Fairness Shields: Safeguarding against Biased Decision Makers
Filip Cano, Thomas A. Henzinger, Bettina Könighofer, Konstantin Kueffner, Kaushik Mallik
TL;DR
This work introduces fairness shields, run-time intervention mechanisms that monitor sequential AI decisions to enforce a fairness criterion while minimizing intervention costs. It formalizes bounded-horizon and periodic fairness as DoR-based constraints and develops FinHzn shield synthesis via dynamic programming, along with static and dynamic periodic shielding strategies. The paper proves computationally efficient methods that rely on counters tracking fairness statistics and demonstrates empirically that shields significantly reduce bias with modest utility losses across diverse datasets and models.
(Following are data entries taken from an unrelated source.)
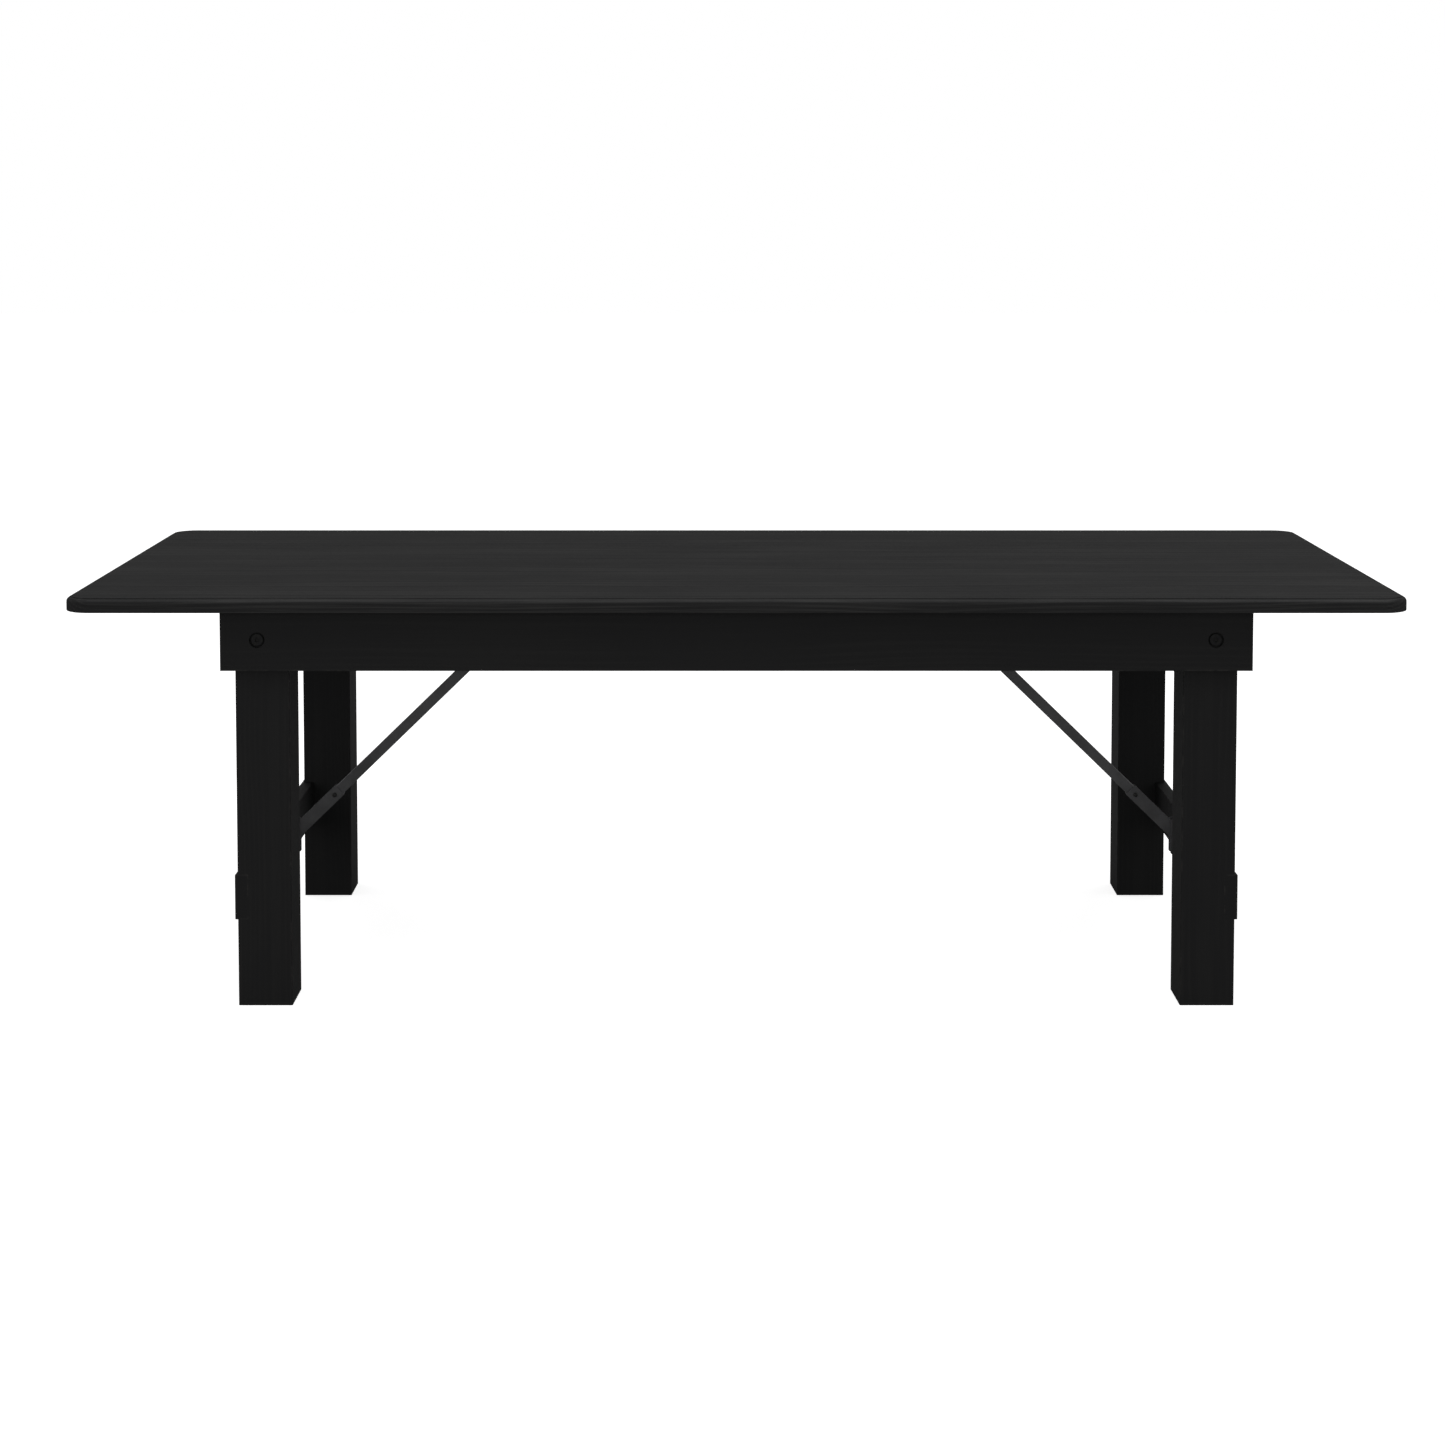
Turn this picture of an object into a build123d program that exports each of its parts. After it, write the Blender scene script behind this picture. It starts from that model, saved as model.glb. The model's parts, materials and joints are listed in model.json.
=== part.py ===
from build123d import *
from math import cos, hypot, radians, sin, tan
import os

# Folding farm-style table, millimetres. The origin is on the floor under the middle of the top.
# X runs along the table, Y across it and Z up; the right-hand side is +X and the front is -Y.

# Top
top_length = 2438.4
top_width = 1016.0
table_height = 765.0
top_thickness = 26.0
corner_radius = 51.0
top_edge_radius = 9.0
bottom_edge_radius = 1.2
front_board_share = 155.0 / 1016.0
inner_board_share = 98.5 / 1016.0
inner_board_count = 7

# Side aprons
apron_setback = 43.2
apron_thickness = 20.0
apron_height = 112.6
apron_overrun = 23.5
apron_edge_radius = 1.5
apron_screw_count = 7
apron_screw_margin = 130.0
apron_screw_length = 60.0
apron_screw_cover = 11.0
apron_screw_well_radius = 5.0

# Legs
leg_width = 99.2
leg_depth = 103.0
leg_end_setback = 301.9
leg_edge_radius = 2.0
spacer_thickness = 2.0
side_gap = 0.3

# Leg pivots
pivot_outer_inset = 44.3
fold_clearance = 1.1
bolt_radius = 6.0
running_clearance = 0.05
bolt_head_radius = 11.5
bolt_head_height = 5.5
bolt_socket_width = 8.0
bolt_socket_depth = 3.5
bolt_end_length = 3.0
bolt_crown_radius = 1.5
leg_bore_clearance = 1.0
counterbore_radius = 14.2
counterbore_depth = 7.0
bush_wall = 3.0
bush_length = 24.0
washer_radius = 12.0
washer_thickness = 2.5
nut_width = 19.0
nut_height = 10.0

# Cross rail of each leg pair
rail_bottom = 161.0
rail_height = 83.5
rail_thickness = 24.4
rail_proud = 4.9
rail_edge_radius = 1.5
rail_screw_length = 60.0
rail_screw_edge = 22.0
rail_screw_spread = 46.0

# Battens under the top
batten_width = 60.0
batten_height = 24.0
batten_edge_radius = 4.0
middle_batten_x = 110.0
end_batten_setback = 99.0
end_batten_length = 700.0
batten_screw_length = 40.0
batten_screw_margin = 40.0
batten_screw_stagger = 12.0
middle_batten_screws = 9
end_batten_screws = 7

# Wood screws
screw_radius = 2.25
screw_head_radius = 4.4
screw_head_depth = 2.4
screw_tip_length = 5.0
screw_socket_radius = 1.7
screw_socket_depth = 1.6
screw_clearance = 0.05

# Brace: a bar hinged under the top, and a channel link hinged on the cross rail
brace_angle = 44.17
link_end_gap = 0.5
bar_top_gap = 4.5
pin_radius = 4.0
pin_head_radius = 6.5
pin_head_height = 2.5
bar_width = 20.0
bar_depth = 16.0
bar_wall = 1.5
bar_tip_gap = 60.0
bar_eye_length = 14.0
bar_side_play = 0.4
link_wall = 1.6
bar_web_gap = 0.9
link_latch_distance = 113.4
link_overrun = 15.0
link_corner_radius = 3.0

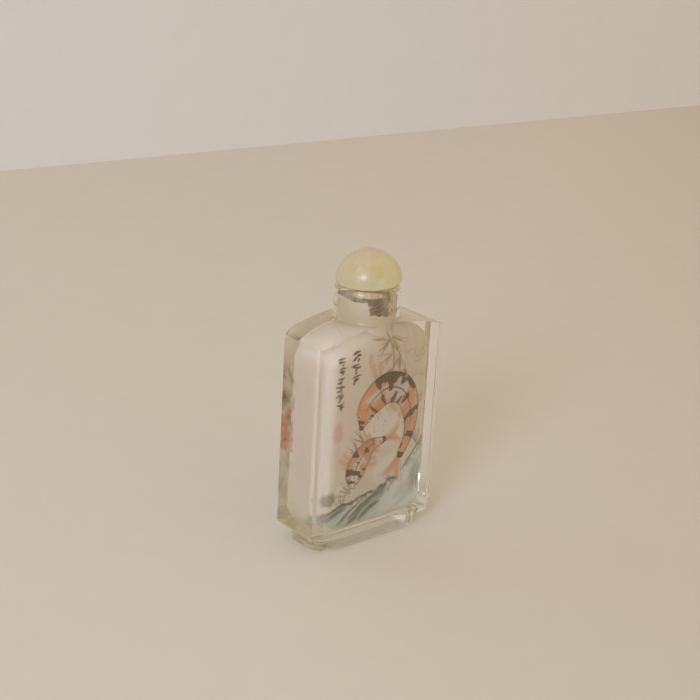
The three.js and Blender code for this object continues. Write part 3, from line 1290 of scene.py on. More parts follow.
@dataclass
class FrontPicture(Panel):
    """Two carp that leap over water-worn rocks under a leafy cliff, with two columns of plain brush marks."""

    shoal: tuple[tuple[Spine, float], ...] = (
        (((-9.0, 19.0), (-7.6, 25.5), (-3.2, 30.6), (2.2, 31.8)), 3.9),
        (
            ((-6.8, 37.4), (-4.4, 43.6), (1.6, 47.8), (8.2, 46.6), (12.0, 40.6), (12.4, 32.4), (9.4, 25.4)),
            5.0,
        ),
    )
    scale_pitch: float = 0.2  # a row of scales, as a share of the girth
    girths: tuple[float, ...] = (0.16, 0.62, 0.86, 0.98, 1.0, 0.97, 0.9, 0.8, 0.68, 0.55, 0.43, 0.33, 0.27)
    foam_strokes: int = 110
    bounds: Way = (-20.4, 19.6, 7.0)  # left, right and lower edge of the painted ground
    shore: Spine = (
        (-22, 11.6), (-15, 13.4), (-9, 15.2), (-3, 15.6), (4, 16.6), (9, 19.4), (13, 23.6), (18, 28.6),
    )

    def paint(self) -> None:
        """Lays the whole picture, back to front."""
        self.sky()
        self.cliff()
        self.spray()
        self.foam()
        self.weeds()
        self.rocks()
        for spine, girth in self.shoal:
            self.carp(spine, girth)
        self.pebble()
        self.marks()
        self.seals()
        self.fade()

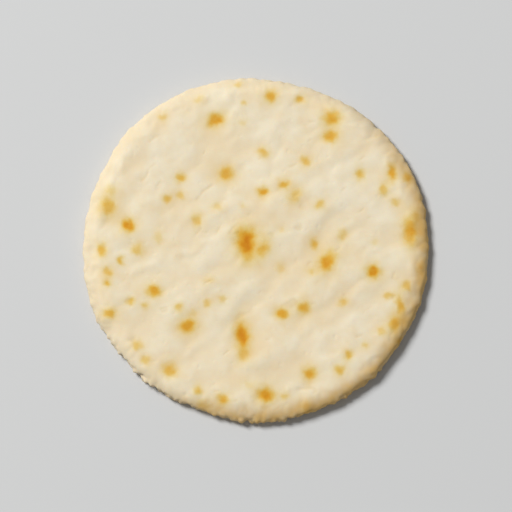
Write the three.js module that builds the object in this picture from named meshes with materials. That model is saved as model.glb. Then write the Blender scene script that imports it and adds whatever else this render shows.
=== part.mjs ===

The approach provides practical, verifiable guarantees for protecting against biased decisions in deployed sequential decision-makers, with clear guidance for static versus dynamic shielding and future extensions to broader fairness notions and human-in-the-loop settings.
Abstract
As AI-based decision-makers increasingly influence human lives, it is a growing concern that their decisions are often unfair or biased with respect to people's sensitive attributes, such as gender and race. Most existing bias prevention measures provide probabilistic fairness guarantees in the long run, and it is possible that the decisions are biased on specific instances of short decision sequences. We introduce fairness shielding, where a symbolic decision-maker -- the fairness shield -- continuously monitors the sequence of decisions of another deployed black-box decision-maker, and makes interventions so that a given fairness criterion is met while the total intervention costs are minimized. We present four different algorithms for computing fairness shields, among which one guarantees fairness over fixed horizons, and three guarantee fairness periodically after fixed intervals. Given a distribution over future decisions and their intervention costs, our algorithms solve different instances of bounded-horizon optimal control problems with different levels of computational costs and optimality guarantees. Our empirical evaluation demonstrates the effectiveness of these shields in ensuring fairness while maintaining cost efficiency across various scenarios.